What does poverty look like in my neighborhood? I don’t know. Strange how in Luke’s Gospel Jesus is quoted as saying,

Blessed are the poor…

But then in Matthew he gets quoted as saying,

Blessed are the poor in spirit…

Suddenly it moves away from a physical poverty to a spiritual one, to which many churches infer that they need to focus primarily on souls and not economic justice. (note: there are over 300 Bible verses that refer to economic justice while only five that may say something about gays, yet I hear much more about homosexuals than the homeless coming from most ministers) Maybe Jesus was being provocative or clueless or subversive. Not sure, but if I woke up physically poor tomorrow, I would not feel blessed.

In one of my recent Jesus Loves You! Twitter posts (you can subscribe here) I tweeted:

Jesus Loves You! Blessed are the poor–well not really. At Holy Praise Tabernacle we believe poverty reveals a lack of faith and hygiene.

The poor have a hard time of it even in churches (especially in churches) where everyone is quick to blame the poor person for their physical poverty. I muse muse muse over poverty and class as I work on my newest play I Can See Sarah Palin from my Window. I welcome your thoughts, information, resources around class and poverty.

This post has 6 Comments

  1. Glen Retief on April 25, 2010 at 10:43 pm Reply

    I love this post. I feel similarly shell-shocked about this house: it is not the kind of place I could ever have imagined myself living in. It is a house out of a novel–a CS Lewis book where aristocrats live in a rambling old country mansion. And like you, Peterson, I am stunned by the world we live in, where such a vast proportion of humanity are so tremendously poor, yet the middle-and upper-class in the prosperous West lives as though this reality simply doesn’t exist. Ryszard Kapuscinski’s Shadow of the Sun includes several brilliant essays that meditate on this topic: in one Kapuscinski lives in a Lagos slum and gets all his belongings stolen over and over again. If I remember correctly, in Fanon’s The Wretched of the Earth, several trenchant comments are made about the lumpenproletariat and who they are in a global sense. They are not just a small minority in capitalist countries, the unlucky who are unemployed, hungry, and homeless. The vast majority of humanity in fact live without stable food, jobs, or housing; they would love to be so much as “working class.”

  2. Brian Gerald on April 26, 2010 at 11:21 am Reply

    Thank you for creating the opportunity for us to reflect. I have become increasingly aware of the way I privatize my life: drive to work in my car, sit in my office, drive home to have dinner with my friends… I never HAVE to interact with anyone I don’t want to (of course, I don’t even have an office anymore). To challenge that, I try to walk and take public transportation and bike and interact with people around me.

    A tension I don’t have an answer for is around our neighborhoods. If I live in a “nice” neighborhood, I’m segregating myself and missing out, if I move to “not nice” areas, I am taking inexpensive (or otherwise vacant) housing and occupying it–taking it away from someone who might need or want it–and contributing to gentrification. Surely there is a middle way… what is it?

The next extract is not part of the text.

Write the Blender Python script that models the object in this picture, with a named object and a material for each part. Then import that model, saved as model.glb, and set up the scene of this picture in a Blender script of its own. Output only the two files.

  3. Jane on April 26, 2010 at 11:23 am Reply

    Class bisects almost every other classification into which we put ourselves. I know that I must struggle to stay aware of the class issues in my own city. I live one block from an opulent park that has free WiFi in it. The great irony is that the park is home to many, and they don’t own computers. I’ve watched people wake up from underneath the tree in front of the lawyer’s office across the street from my house; they needed to be gone before the lawyer showed up for work. My city began a program called “Housing First.” The program grew from scholarship done by professors at the university at which I work. This program closed 14 encampments, ousting some 300 people, while providing housing for 100. It breaks my heart. I see the gentrification of my working class town; we battle the identity crisis of not being Seattle, and the major hurdle to that is money. I don’t want us to be Seattle; I want us to be Tacoma. Your “ramblings” are ones that I wrestle with everyday. I have a fairly secure job, a steady income, a comfortable studio apartment, and food. I strive to live more simply, yet I am caught up with the newest tech toys. How do we move beyond the pondering to make a real difference? I’m reminded of Mitch Snyder and wonder what he would say to us. Okay – enough of my rambling for the day.

  4. wlplreads on April 26, 2010 at 12:17 pm Reply

    Thank you so much for this post. I think that while class effects so much of our lives, positively and negatively, it is usually invisible. I remember one Yearly Meeting when a few Friends shared on the problems of the homeless. It struck me at the time that the term “they” was consistently used. It was one time when I felt a calling to speak and did not. “They” was in fact “me”. I had been homeless. And I have the feeling that I probably was not the only one. Until society realize that there is no great separation between them and us the problems of poverty will not be addressed. In the US we hold on to this idea that if we only try hard enough, work hard enough, we too can be well off. Those who are poor must not work hard or have somehow chosen their lot. What would our response be if we erased the mythology of ” the poor boy who pulled himself up by his bootstraps and made it big”, when we realize that for all the Bill Gates in the world there are millions who cannot get basic necessities. (end of tirade/sermon)

    Peterson I miss you and am sad I have to work and will not see you this week. Your house is truly beautiful and I hope it becomes a happy, refuge for you.

  5. wlplreads on April 26, 2010 at 12:19 pm Reply

    In case you are wondering this is Beth, I just realized that I am logged in as my blog for work.

  6. Tonya on May 14, 2010 at 3:38 pm Reply

    the house looks amazing. wonderful post. i think you spoke for many of us.